Fourth Storm
Newcomer
I agree. But I must also say that the GPU and the layout of the SIMDs looks a bit strange. The size of the SIMD blocks would be consistent with a ~15% higher density layout than one sees in Brazos. Not completely impossible given the maturity of 40nm, AMD's experience with it, and the low clock target, especially if it uses an older iteration of the VLIW architecture (DX10.1 R700 generation instead of DX11 R800 generation) as base.
But there is more. I think function noticed already the halved number of register banks in the SIMDs compared to other implementations of the VLIW architecture. I glossed over that by saying than each one holds simply twice the amount of data (8kB instead of 4kB) and everything is fine. It's not like the SRAM stuff takes significantly less space on the WiiU die than it takes on Brazos (it's roughly in line with the assumed generally higher density).

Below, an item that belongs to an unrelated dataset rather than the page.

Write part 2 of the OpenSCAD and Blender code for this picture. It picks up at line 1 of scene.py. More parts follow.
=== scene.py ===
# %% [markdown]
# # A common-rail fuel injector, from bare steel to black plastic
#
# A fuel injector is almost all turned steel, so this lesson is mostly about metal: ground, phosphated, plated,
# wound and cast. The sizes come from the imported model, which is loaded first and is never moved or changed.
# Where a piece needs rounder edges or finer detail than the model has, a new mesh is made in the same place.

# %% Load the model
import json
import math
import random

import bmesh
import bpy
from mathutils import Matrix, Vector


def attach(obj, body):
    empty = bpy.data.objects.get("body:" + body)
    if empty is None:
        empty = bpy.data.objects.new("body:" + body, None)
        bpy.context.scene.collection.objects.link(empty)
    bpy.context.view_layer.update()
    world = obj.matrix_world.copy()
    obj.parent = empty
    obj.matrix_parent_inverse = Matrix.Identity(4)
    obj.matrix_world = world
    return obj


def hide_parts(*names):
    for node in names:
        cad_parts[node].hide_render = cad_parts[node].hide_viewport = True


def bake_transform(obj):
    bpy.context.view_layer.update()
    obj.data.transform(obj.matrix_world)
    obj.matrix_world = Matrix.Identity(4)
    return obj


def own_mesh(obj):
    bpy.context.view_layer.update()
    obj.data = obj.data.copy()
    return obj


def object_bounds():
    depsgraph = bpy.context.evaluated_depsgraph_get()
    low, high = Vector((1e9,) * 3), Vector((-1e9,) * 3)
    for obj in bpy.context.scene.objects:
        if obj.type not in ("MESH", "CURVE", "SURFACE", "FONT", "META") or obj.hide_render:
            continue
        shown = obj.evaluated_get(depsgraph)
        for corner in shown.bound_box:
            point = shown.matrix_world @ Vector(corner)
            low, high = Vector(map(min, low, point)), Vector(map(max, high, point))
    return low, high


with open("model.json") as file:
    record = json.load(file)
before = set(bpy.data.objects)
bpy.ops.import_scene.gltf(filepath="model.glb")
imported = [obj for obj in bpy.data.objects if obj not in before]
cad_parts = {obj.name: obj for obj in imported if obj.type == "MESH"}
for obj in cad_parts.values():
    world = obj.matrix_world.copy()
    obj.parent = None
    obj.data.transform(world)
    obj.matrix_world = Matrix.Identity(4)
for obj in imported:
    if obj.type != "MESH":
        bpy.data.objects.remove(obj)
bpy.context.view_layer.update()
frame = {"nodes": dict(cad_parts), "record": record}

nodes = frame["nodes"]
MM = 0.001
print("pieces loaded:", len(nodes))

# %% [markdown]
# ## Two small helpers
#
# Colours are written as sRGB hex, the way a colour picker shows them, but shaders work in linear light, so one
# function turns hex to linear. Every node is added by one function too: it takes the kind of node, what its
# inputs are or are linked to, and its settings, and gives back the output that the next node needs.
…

But thinking about it, each VLIW group needs parallel access to a certain number (four) of individually addressed register banks each cycle. The easiest way to implement this is to use physically separate banks. That saves the hassle of implementing multiported SRAM (but is also the source of some register read port restrictions of the VLIW architectures). Anyway, if each visible SIMD block would be indeed 40 SPs (8 VLIW groups), there should be 32 register banks (as there are on Brazos as well as Llano and Trinity [btw., Trinity's layout of the register files of the half SIMD blocks looks really close to the register files of GCN's blocks containing two vALUs]). But there are only 16 (but obviously twice the size if we are going with the 15% increased density). So either they are dual ported (then the increased density over Brazos is even more amazing) or something really fishy is going on. Before the Chipworks guy said the GPU die is 40nm TSMC (they should be able to tell), I would have proposed to think again about that crazy sounding idea of a 55nm die (with then only 160SPs of course).
Thanks for the analysis. If the SRAM registers are dual ported, is this something that could be visibly discerned under close inspection?